In the same period, Danish Crown’s interest expenses have been low, which has also contributed to the positive results.

"We have decided to invest the interest saved in ensuring that we can implement our Plan B, and at the same time offer competitive prices in the second half without putting earnings under pressure," Mr Johannesen said.

The DC Future plan was launched in May 2009 and is due to run for 18 months to improve earnings and strengthen competitiveness to the tune of DKK 1.3 billion in all. In addition, political burdens of DKK 300 million will be removed.

"We can conclude that we will achieve the overall objectives behind DC Future, just as we have promised members. However, where some areas are contributing more than expected, other areas will take longer. Looking at payroll costs, they will be reduced by 10 per cent through streamlining and cuts, and here we must – as a result of the outcome of the collective bargaining process – find other ways of cutting the last 10 per cent, said Mr Johannesen.
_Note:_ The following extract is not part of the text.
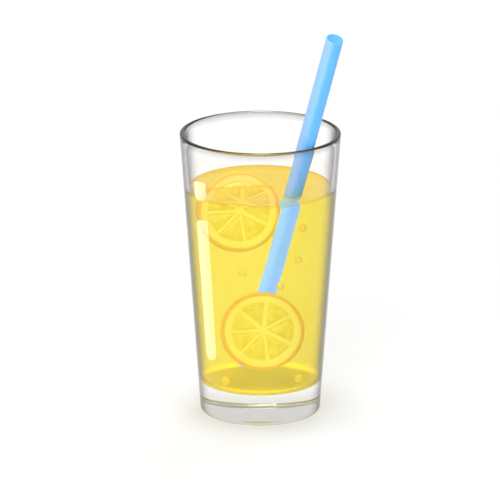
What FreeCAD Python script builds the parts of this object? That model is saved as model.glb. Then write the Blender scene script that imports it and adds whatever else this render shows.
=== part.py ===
import FreeCAD, Part
import math
import os

import Sketcher

# Glass of lemonade: a tapered tumbler with a thick clear base, the drink in it, a drinking straw that
# stands on the floor of the glass and leans on the rim, and a wheel of lemon that floats on edge behind
# the straw.
#
# Frame: millimetres, +Z up. The origin is on the glass's axis, in the plane it stands on. The front is -Y.

# Driving dimensions: name, value, what it is
SIZES = (
    ("glass_height", 160.0, "table to rim"),
    ("rim_radius", 44.6, "outside of the tumbler at the rim"),
    ("base_radius", 33.3, "outside of the tumbler at the table"),
    ("rim_wall", 2.6, "wall at the rim"),
    ("floor_wall", 3.2, "wall at the height of the inner floor"),
    ("floor_thickness", 17.5, "solid glass under the drink"),
    ("floor_fillet", 4.0, "hollow corner between inner floor and wall"),
    ("rim_rounding", 1.2, "rounding of both edges of the rim"),
    ("base_rounding", 2.0, "rounding of the edge that meets the table"),
    ("dimple_radius", 24.0, "shallow hollow under the base, which leaves a ring to stand on"),
    ("dimple_depth", 1.2, "depth of that hollow at the axis"),
    ("headroom", 31.4, "rim down to the surface of the drink"),
    ("straw_diameter", 9.5, "outside of the straw"),
    ("straw_wall", 0.6, "wall of the straw"),
    ("straw_length", 226.0, "end to end"),
    ("straw_rest_angle", -47.6, "where the straw leans on the rim, in degrees from +X"),
    ("straw_foot_angle", 105.7, "where its foot stands on the floor, in degrees from +X"),
    ("straw_clearance", 0.3, "straw to rim and floor"),
    ("slice_diameter", 43.9, "lemon wheel over its rind"),
    ("slice_thickness", 5.5, "lemon wheel, face to face"),
    ("slice_rounding", 1.0, "rounding of the rind's two edges"),
    ("flesh_radius", 16.3, "outer ends of the segments"),
    ("segment_count", 7.0, "segments in the wheel"),
    ("segment_gap", 1.2, "membrane between two segments"),
    ("segment_depth", 0.4, "how far the flesh lies below the membranes"),
    ("slice_rise", 8.0, "top of the wheel above the drink"),
    ("slice_lean", 16.0, "the wheel leans back from upright by this, in degrees"),
    ("slice_turn", 10.0, "its right edge is turned to the back by this, in degrees"),
    ("slice_roll", 4.4, "turn of the segments about the wheel's own axis, in degrees"),
    ("slice_wall_gap", 5.1, "left edge of the wheel to the wall of the glass"),
    ("slice_forward", 2.1, "the wheel's middle in front of the glass's axis, where the straw leaves room"),
    ("slice_straw_gap", 0.3, "wheel to the straw that it leans on from behind"),
)
SLICE_STEP = 0.05  # the wheel moves back in steps of this while it is too close to the straw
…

In the short term, the result of the collective bargaining process will be offset by strong results, especially from the processing companies, with Tulip Ltd. in the UK posting another set of excellent figures. At the same time, Tulip Food Company has posted very impressive interim results with increased earnings in almost all markets and a markedly positive impact from the company’s streamlining measures.

"Together with the low interest payments, the excellent results from the processing companies are helping to ensure that we are ahead of our plan," Mr Johannesen concluded.